Exercise instructions: Select, from the data, each line where "bends" occurs.

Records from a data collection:
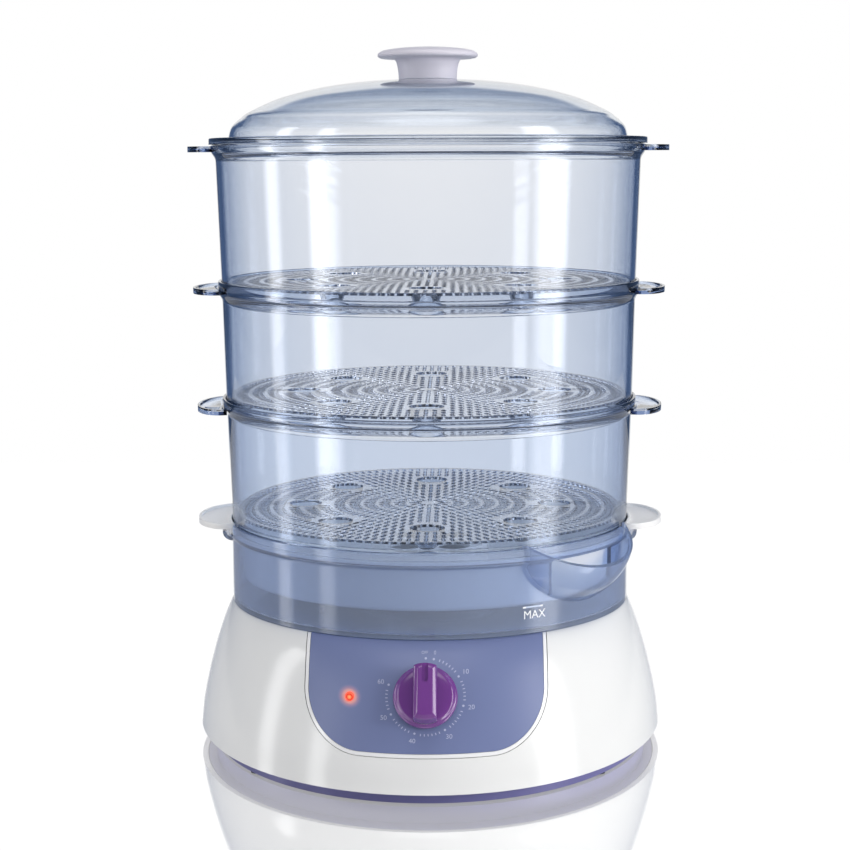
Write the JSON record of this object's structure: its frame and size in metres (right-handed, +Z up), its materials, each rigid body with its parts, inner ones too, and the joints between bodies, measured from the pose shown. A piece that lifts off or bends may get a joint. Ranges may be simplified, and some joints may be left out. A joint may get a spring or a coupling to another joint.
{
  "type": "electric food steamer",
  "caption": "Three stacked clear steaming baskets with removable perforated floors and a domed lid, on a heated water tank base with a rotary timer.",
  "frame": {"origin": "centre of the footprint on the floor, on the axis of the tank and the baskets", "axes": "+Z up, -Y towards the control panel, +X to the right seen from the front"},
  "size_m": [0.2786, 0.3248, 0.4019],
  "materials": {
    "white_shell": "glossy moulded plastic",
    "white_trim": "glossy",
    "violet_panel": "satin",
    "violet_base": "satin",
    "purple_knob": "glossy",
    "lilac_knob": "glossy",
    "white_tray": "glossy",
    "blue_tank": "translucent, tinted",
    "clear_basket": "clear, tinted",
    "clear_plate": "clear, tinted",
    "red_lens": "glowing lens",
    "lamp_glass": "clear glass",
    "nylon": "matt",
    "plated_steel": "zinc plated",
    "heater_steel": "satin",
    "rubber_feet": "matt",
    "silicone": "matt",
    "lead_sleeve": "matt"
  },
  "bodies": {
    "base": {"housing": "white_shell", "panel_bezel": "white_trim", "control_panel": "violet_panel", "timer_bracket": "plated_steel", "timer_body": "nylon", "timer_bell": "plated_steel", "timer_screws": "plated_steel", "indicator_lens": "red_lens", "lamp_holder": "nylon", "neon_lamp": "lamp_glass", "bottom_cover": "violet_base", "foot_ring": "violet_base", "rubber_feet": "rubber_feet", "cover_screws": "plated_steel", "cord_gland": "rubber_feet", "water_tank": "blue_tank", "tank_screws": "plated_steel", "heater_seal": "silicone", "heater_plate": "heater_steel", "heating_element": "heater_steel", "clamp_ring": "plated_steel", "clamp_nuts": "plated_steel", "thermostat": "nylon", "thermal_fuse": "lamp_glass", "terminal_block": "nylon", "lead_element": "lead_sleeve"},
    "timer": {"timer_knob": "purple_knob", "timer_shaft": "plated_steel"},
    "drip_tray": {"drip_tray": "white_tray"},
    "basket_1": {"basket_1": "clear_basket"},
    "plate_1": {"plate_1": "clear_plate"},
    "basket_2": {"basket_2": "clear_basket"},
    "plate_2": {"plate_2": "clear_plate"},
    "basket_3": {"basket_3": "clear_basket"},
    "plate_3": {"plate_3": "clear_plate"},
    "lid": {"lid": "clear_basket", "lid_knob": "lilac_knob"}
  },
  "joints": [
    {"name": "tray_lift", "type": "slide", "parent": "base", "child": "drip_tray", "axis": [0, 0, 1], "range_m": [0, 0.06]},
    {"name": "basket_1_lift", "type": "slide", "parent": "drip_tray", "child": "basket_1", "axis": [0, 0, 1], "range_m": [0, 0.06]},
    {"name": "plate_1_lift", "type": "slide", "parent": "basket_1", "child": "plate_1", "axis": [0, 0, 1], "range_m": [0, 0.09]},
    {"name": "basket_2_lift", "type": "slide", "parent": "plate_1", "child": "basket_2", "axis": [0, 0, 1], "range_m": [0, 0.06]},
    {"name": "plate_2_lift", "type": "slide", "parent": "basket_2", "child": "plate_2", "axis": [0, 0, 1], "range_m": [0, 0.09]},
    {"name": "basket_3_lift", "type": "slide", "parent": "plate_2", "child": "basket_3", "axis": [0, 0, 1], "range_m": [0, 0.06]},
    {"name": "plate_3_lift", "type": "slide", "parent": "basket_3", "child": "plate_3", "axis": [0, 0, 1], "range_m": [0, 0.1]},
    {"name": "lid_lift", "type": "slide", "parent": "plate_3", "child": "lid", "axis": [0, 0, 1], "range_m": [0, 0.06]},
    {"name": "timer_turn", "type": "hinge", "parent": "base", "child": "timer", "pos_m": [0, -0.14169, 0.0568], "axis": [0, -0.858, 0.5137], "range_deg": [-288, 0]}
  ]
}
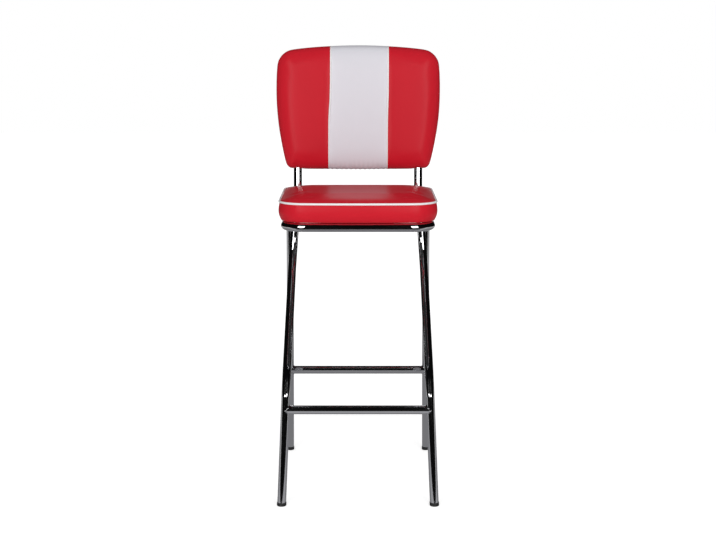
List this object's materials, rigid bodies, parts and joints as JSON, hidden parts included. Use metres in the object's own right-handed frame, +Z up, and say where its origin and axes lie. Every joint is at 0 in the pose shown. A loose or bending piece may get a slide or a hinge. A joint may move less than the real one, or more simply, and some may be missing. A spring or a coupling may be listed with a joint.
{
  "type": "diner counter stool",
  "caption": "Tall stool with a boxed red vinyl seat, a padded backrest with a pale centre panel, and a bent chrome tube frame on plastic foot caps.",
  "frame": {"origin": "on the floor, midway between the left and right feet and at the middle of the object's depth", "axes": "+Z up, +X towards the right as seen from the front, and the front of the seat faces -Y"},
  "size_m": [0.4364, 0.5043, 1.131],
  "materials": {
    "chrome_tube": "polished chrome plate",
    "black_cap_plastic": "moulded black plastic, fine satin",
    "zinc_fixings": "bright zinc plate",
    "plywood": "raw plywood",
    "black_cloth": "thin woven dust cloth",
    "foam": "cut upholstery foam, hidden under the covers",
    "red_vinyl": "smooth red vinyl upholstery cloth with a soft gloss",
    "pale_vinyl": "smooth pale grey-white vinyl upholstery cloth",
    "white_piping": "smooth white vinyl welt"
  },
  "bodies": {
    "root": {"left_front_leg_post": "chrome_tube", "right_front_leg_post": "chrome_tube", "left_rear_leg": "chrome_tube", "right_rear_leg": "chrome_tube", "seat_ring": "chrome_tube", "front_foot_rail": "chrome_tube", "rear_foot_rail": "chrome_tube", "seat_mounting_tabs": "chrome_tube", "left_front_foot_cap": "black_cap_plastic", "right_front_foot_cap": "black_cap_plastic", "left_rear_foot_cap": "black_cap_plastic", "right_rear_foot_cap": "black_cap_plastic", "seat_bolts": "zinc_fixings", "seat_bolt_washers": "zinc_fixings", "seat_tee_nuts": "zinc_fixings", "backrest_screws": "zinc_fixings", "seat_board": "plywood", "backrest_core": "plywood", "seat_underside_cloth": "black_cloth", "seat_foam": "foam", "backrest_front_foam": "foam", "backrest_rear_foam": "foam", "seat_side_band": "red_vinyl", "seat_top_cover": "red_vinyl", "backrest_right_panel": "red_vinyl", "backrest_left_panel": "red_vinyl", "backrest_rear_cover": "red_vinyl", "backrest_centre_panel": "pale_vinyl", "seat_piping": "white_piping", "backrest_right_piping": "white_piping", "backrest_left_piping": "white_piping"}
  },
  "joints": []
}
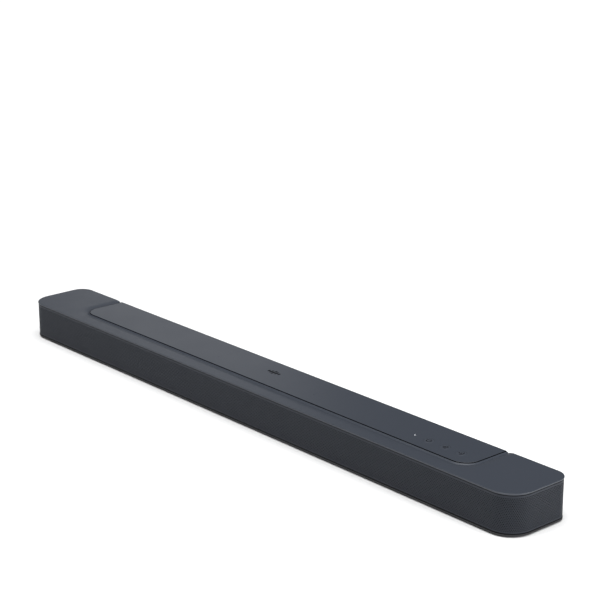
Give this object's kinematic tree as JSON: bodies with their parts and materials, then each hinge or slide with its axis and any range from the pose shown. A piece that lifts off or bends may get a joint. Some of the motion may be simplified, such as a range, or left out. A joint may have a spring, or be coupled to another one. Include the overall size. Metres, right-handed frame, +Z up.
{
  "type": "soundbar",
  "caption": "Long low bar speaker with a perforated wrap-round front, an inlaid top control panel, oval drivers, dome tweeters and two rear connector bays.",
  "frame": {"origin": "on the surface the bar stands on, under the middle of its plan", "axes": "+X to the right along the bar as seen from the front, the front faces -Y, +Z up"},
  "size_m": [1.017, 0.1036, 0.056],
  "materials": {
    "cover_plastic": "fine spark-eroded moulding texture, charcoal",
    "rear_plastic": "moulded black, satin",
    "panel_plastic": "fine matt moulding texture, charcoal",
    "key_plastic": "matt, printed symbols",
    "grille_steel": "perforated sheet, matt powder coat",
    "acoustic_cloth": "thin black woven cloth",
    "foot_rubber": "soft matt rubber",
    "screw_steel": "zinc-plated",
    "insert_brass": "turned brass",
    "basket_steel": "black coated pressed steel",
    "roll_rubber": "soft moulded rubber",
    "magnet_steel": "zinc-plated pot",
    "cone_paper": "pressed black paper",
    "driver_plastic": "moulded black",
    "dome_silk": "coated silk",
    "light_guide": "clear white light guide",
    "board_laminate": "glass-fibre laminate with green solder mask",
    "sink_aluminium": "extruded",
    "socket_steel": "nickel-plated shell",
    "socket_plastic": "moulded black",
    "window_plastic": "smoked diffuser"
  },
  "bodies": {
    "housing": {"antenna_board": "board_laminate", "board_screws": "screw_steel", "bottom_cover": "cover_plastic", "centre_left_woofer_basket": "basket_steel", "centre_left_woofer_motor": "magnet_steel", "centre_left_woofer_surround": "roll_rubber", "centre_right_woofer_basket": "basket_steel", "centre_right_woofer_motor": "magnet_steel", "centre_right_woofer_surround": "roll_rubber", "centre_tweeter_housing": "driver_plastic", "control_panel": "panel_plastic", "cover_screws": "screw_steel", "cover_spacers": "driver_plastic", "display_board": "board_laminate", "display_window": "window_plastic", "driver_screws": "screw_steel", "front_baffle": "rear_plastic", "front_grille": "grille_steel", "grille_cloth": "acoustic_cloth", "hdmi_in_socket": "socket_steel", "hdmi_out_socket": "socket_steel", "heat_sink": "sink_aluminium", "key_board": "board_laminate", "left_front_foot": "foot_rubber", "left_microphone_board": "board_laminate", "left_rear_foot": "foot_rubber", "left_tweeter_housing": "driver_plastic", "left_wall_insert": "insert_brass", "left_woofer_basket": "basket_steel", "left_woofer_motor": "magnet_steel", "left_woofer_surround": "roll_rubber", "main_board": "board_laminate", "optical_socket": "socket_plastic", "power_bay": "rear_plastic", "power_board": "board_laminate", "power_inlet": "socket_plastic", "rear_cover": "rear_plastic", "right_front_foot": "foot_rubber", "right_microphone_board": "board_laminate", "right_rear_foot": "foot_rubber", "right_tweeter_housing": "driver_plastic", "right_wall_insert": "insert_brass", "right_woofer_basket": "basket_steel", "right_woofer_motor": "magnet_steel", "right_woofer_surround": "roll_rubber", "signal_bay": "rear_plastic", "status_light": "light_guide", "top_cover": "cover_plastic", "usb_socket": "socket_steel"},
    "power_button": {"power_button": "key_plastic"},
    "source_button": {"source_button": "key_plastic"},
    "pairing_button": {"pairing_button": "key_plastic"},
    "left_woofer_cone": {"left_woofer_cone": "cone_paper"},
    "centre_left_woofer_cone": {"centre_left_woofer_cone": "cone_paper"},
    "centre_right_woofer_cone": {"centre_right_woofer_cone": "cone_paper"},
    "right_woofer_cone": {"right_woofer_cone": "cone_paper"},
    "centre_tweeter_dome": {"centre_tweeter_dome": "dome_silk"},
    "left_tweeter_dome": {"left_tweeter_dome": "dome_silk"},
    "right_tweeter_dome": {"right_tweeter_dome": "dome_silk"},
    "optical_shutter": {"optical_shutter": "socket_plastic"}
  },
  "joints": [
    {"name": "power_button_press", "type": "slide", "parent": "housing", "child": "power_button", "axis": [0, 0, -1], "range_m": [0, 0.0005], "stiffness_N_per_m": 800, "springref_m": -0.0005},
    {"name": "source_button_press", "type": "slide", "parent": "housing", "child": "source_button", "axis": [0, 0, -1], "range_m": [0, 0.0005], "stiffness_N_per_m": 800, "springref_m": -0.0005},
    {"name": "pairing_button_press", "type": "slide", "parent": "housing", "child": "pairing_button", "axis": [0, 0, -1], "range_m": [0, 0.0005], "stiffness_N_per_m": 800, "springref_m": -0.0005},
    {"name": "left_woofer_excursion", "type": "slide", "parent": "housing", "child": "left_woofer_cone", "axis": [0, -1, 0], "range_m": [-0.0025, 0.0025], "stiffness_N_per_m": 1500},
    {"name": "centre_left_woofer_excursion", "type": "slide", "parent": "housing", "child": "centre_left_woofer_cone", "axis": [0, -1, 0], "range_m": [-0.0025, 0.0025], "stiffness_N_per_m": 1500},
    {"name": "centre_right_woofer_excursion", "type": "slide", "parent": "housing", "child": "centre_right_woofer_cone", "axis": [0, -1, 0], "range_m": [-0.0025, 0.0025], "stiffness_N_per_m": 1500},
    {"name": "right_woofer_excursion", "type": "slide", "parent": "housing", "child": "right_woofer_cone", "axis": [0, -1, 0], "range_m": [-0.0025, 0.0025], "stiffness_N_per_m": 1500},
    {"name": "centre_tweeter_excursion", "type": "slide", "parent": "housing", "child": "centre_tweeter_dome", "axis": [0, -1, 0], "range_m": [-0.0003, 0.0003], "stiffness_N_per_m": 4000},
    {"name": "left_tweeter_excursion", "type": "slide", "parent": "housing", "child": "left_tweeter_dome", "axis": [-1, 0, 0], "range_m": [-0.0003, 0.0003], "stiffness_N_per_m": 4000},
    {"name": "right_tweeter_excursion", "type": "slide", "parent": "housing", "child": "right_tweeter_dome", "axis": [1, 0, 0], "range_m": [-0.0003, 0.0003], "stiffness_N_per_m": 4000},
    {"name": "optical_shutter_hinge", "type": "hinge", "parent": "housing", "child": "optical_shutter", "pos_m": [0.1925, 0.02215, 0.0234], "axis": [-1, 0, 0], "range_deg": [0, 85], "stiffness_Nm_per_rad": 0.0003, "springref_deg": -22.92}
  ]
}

Output of the exercise:
Write the JSON record of this object's structure: its frame and size in metres (right-handed, +Z up), its materials, each rigid body with its parts, inner ones too, and the joints between bodies, measured from the pose shown. A piece that lifts off or bends may get a joint. Ranges may be simplified, and some joints may be left out. A joint may get a spring or a coupling to another joint.
Give this object's kinematic tree as JSON: bodies with their parts and materials, then each hinge or slide with its axis and any range from the pose shown. A piece that lifts off or bends may get a joint. Some of the motion may be simplified, such as a range, or left out. A joint may have a spring, or be coupled to another one. Include the overall size. Metres, right-handed frame, +Z up.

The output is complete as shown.